WRITTEN EXERCISE
Repeat, exactly as written, every line from the one holding "Continue the three.js" through the one holding "clouds = recipe.noise(places, CLOUD_PER_MM, detail=1.0)". Leave out all other lines.

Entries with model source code

== == ==

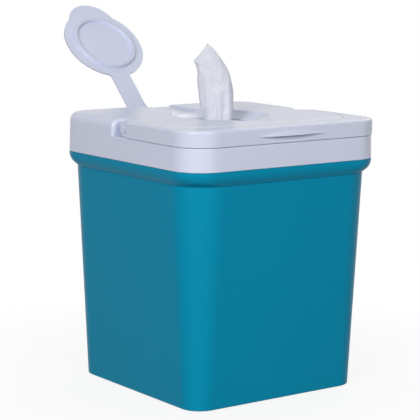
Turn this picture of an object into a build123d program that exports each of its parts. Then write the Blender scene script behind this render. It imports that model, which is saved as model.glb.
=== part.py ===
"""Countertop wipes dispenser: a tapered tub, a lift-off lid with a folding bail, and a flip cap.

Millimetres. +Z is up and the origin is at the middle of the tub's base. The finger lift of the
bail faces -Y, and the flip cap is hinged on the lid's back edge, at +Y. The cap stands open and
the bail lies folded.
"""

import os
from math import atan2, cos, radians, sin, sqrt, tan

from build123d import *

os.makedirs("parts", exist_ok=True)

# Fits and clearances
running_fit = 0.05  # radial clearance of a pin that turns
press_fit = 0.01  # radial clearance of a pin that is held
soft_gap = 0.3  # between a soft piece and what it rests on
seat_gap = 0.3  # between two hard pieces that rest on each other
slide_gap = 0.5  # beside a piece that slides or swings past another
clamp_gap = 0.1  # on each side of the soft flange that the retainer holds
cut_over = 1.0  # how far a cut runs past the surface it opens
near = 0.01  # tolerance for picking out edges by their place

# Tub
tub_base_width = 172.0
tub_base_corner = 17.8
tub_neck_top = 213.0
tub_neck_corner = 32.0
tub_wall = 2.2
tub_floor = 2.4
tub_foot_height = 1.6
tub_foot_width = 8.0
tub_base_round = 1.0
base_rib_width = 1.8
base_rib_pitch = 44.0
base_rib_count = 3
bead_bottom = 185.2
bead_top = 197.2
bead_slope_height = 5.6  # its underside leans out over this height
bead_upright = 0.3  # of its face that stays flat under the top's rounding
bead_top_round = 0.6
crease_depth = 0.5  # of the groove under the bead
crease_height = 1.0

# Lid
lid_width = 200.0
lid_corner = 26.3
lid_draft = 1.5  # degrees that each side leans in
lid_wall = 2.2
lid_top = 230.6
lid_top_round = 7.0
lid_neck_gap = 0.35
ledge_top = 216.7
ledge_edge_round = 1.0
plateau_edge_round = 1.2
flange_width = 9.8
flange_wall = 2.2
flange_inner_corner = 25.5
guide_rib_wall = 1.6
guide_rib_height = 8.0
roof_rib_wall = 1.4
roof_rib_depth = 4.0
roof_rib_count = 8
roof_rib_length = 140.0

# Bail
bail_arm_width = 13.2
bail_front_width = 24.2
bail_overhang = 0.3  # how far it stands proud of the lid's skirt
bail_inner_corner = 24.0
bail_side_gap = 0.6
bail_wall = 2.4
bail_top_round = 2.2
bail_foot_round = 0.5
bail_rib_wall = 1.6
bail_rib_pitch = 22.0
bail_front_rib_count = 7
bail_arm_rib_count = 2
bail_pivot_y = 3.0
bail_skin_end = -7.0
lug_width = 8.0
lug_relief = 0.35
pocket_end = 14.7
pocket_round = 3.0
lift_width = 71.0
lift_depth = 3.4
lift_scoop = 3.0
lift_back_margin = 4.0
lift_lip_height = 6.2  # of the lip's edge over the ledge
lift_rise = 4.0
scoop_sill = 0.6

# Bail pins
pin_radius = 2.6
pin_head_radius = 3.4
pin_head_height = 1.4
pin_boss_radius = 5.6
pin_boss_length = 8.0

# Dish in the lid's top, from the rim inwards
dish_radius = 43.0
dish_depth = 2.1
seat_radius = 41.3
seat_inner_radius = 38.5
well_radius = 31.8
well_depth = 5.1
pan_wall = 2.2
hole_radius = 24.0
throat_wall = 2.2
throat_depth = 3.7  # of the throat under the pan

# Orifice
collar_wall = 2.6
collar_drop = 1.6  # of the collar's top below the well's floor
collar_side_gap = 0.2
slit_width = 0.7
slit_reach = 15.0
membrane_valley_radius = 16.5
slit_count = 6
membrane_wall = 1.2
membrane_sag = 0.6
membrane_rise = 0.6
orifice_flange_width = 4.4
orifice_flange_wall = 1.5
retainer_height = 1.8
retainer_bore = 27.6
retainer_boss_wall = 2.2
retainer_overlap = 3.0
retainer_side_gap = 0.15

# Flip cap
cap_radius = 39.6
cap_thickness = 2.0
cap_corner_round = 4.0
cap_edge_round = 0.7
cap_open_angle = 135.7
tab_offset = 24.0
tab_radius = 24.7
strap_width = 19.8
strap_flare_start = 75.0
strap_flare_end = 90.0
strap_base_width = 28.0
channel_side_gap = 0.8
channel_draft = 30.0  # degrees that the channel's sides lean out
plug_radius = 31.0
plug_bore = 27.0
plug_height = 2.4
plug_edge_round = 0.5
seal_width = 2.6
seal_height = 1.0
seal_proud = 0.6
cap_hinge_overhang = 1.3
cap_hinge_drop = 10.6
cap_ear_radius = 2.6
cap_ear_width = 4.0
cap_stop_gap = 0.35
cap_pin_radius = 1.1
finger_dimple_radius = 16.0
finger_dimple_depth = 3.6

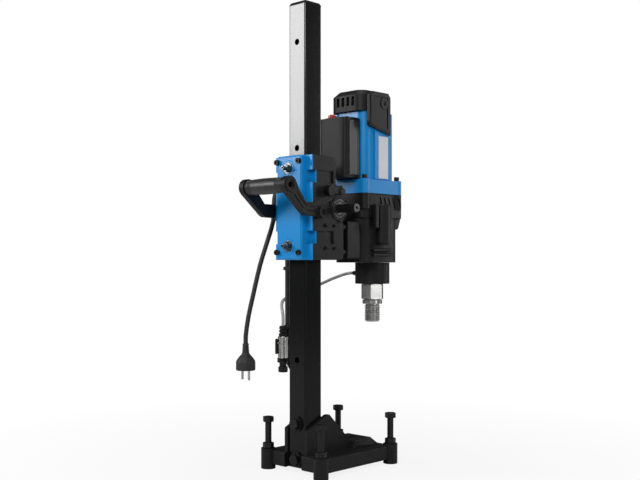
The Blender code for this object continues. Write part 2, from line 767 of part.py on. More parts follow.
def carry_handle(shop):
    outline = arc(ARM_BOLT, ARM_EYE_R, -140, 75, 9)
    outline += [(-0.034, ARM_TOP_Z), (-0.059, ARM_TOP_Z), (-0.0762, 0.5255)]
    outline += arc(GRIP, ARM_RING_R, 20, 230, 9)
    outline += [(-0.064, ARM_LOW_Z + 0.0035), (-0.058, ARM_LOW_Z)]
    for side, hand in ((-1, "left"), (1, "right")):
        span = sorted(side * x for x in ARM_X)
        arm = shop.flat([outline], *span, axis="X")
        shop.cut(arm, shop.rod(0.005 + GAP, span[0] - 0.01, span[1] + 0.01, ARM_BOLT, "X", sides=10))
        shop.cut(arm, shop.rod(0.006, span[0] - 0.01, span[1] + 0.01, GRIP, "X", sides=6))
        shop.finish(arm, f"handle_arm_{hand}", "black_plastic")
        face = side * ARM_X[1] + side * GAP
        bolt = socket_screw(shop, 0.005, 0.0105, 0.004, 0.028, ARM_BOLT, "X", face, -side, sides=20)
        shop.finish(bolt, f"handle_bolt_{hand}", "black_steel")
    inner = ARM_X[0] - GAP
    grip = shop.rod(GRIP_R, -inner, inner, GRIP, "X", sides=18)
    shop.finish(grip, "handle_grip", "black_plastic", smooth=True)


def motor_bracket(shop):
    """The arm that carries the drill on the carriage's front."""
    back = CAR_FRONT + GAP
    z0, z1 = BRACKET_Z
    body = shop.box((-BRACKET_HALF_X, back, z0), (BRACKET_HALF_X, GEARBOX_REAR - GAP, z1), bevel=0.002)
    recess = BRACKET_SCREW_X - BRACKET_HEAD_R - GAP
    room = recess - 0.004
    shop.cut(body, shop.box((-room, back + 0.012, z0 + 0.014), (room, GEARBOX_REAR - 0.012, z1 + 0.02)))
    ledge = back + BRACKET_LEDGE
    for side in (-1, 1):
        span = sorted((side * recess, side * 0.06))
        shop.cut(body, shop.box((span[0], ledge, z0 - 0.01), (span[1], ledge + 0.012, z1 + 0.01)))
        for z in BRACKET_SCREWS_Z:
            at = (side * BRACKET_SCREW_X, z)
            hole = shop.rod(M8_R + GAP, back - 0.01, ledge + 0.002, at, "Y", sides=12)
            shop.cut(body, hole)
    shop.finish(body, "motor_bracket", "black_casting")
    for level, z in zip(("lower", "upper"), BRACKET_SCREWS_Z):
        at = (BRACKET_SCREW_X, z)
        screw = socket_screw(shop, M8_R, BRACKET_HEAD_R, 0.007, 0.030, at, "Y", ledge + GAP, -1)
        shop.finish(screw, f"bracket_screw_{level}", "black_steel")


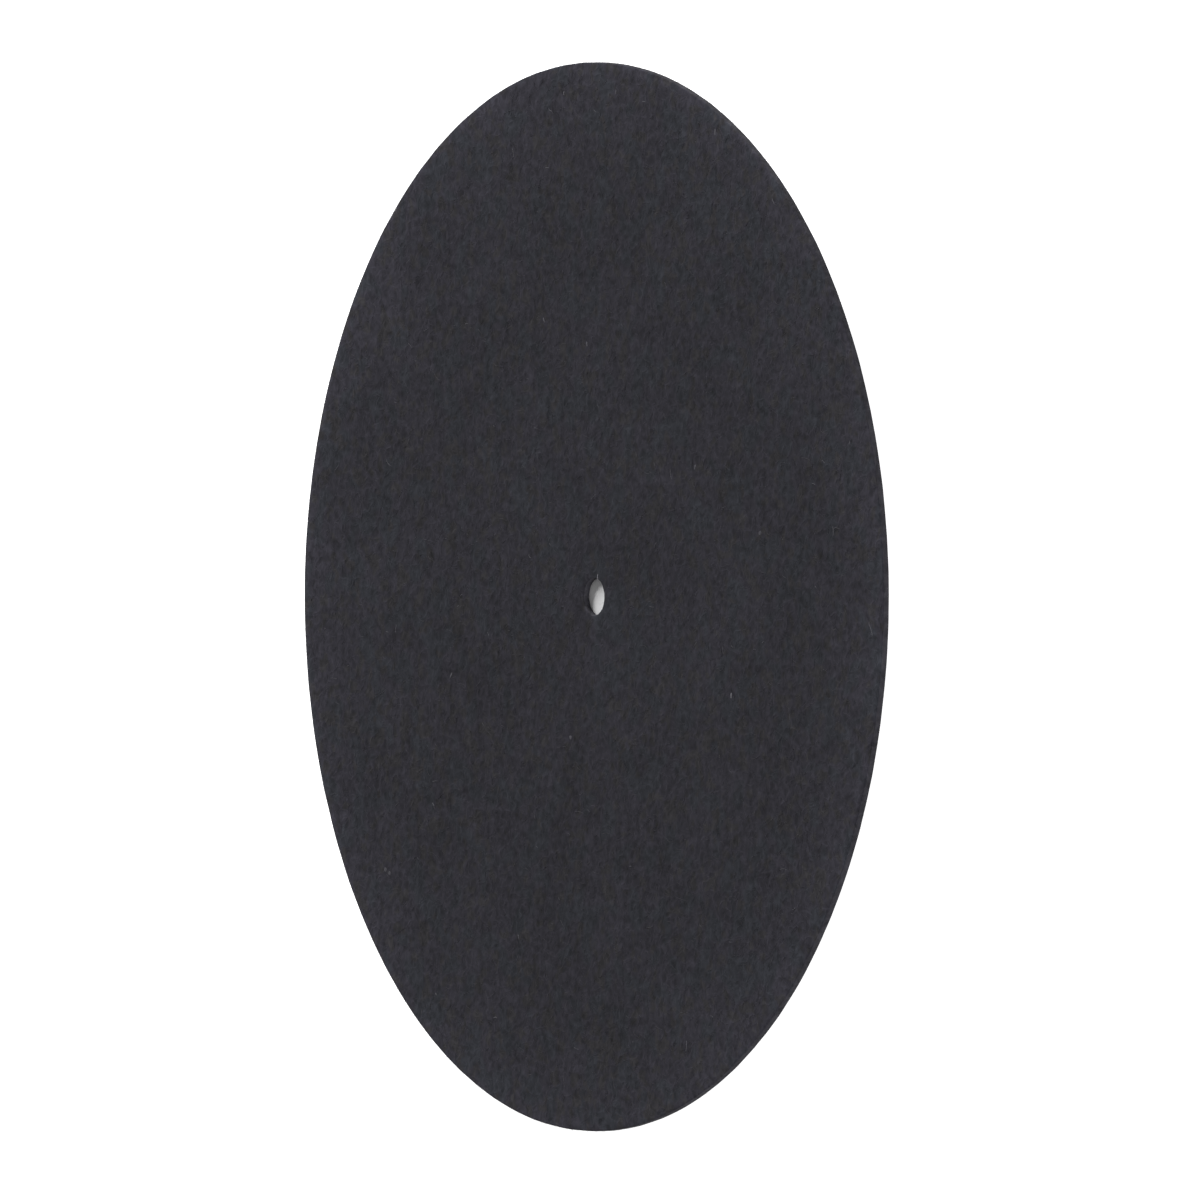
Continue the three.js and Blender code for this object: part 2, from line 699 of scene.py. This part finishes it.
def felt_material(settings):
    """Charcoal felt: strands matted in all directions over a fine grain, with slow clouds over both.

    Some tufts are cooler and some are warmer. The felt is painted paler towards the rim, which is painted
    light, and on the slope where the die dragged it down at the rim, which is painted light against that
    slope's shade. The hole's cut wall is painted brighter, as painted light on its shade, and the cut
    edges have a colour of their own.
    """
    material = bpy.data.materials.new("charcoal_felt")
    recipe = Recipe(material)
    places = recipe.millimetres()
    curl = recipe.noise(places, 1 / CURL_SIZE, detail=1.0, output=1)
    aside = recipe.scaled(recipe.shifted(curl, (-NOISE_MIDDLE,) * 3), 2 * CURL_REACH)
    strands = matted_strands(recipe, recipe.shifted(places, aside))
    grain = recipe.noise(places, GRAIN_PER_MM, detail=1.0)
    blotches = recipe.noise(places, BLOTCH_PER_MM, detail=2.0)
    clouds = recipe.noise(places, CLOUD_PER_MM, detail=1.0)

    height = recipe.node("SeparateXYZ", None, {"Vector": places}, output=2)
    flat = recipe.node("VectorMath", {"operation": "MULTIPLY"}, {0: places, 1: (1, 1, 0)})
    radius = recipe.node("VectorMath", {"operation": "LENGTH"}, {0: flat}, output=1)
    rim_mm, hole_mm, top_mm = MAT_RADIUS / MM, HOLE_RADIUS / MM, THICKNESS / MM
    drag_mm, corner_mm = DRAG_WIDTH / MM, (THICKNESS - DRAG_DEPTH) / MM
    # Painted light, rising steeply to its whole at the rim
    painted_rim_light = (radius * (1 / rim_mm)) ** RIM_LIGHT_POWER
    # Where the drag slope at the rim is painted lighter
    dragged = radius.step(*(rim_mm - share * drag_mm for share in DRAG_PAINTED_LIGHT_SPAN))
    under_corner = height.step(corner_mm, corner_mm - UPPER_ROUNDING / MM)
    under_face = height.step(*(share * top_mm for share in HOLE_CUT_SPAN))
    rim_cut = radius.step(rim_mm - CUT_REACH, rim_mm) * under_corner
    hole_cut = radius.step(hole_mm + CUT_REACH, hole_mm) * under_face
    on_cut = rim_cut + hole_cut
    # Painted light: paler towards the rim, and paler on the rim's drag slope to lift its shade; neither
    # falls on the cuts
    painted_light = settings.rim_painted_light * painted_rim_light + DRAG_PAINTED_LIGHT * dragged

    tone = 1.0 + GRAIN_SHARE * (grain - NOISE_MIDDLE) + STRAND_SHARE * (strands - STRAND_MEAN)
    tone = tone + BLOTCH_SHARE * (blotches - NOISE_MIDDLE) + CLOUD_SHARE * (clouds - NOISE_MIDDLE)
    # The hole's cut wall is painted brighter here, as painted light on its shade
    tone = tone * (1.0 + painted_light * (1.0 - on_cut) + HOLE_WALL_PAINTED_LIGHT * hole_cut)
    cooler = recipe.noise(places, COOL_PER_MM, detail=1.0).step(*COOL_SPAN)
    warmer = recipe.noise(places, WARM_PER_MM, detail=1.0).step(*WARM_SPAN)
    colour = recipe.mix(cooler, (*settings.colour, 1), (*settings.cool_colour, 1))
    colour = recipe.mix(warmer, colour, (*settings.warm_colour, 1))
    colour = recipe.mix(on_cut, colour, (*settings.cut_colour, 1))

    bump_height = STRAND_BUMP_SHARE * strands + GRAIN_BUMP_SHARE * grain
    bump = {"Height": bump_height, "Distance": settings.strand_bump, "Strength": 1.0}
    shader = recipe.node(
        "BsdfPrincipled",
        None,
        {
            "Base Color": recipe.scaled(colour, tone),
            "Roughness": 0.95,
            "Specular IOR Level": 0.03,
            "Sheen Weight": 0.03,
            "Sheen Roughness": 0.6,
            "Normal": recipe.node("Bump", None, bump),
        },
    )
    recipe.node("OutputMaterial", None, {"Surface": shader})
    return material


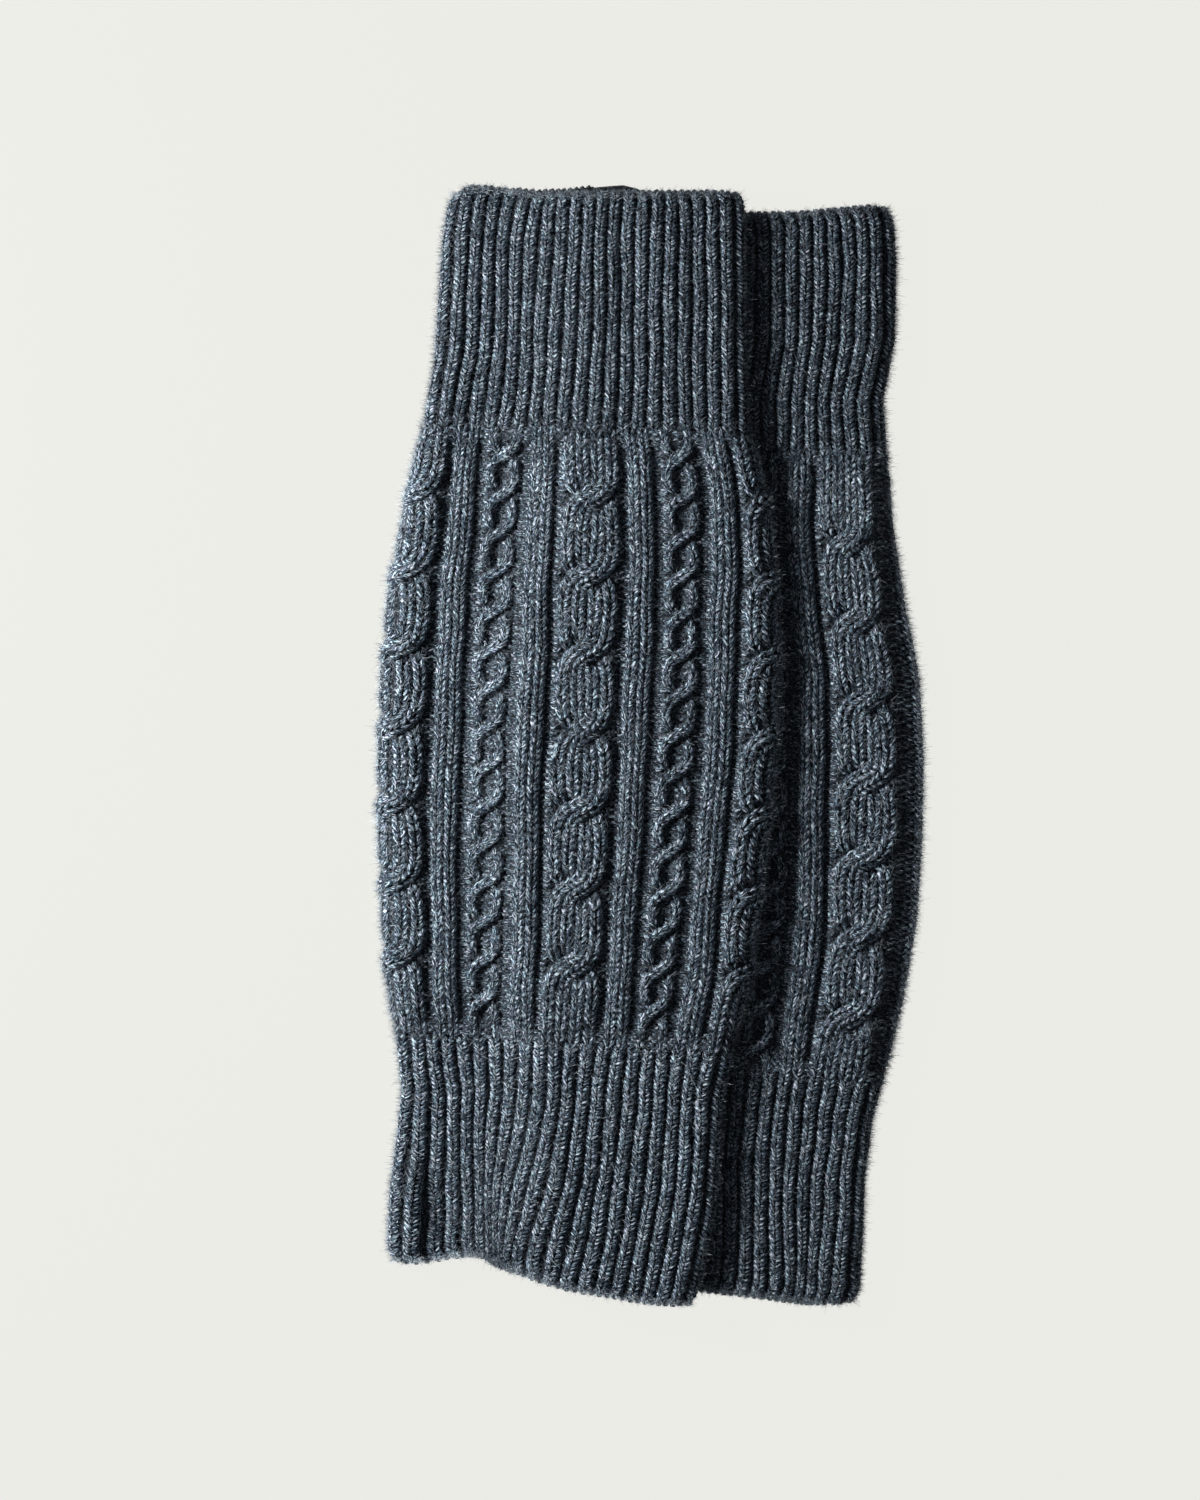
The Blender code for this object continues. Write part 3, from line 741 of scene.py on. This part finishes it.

== == ==

RESPONSE BELOW
Continue the three.js and Blender code for this object: part 2, from line 699 of scene.py. This part finishes it.
def felt_material(settings):
    """Charcoal felt: strands matted in all directions over a fine grain, with slow clouds over both.

    Some tufts are cooler and some are warmer. The felt is painted paler towards the rim, which is painted
    light, and on the slope where the die dragged it down at the rim, which is painted light against that
    slope's shade. The hole's cut wall is painted brighter, as painted light on its shade, and the cut
    edges have a colour of their own.
    """
    material = bpy.data.materials.new("charcoal_felt")
    recipe = Recipe(material)
    places = recipe.millimetres()
    curl = recipe.noise(places, 1 / CURL_SIZE, detail=1.0, output=1)
    aside = recipe.scaled(recipe.shifted(curl, (-NOISE_MIDDLE,) * 3), 2 * CURL_REACH)
    strands = matted_strands(recipe, recipe.shifted(places, aside))
    grain = recipe.noise(places, GRAIN_PER_MM, detail=1.0)
    blotches = recipe.noise(places, BLOTCH_PER_MM, detail=2.0)
    clouds = recipe.noise(places, CLOUD_PER_MM, detail=1.0)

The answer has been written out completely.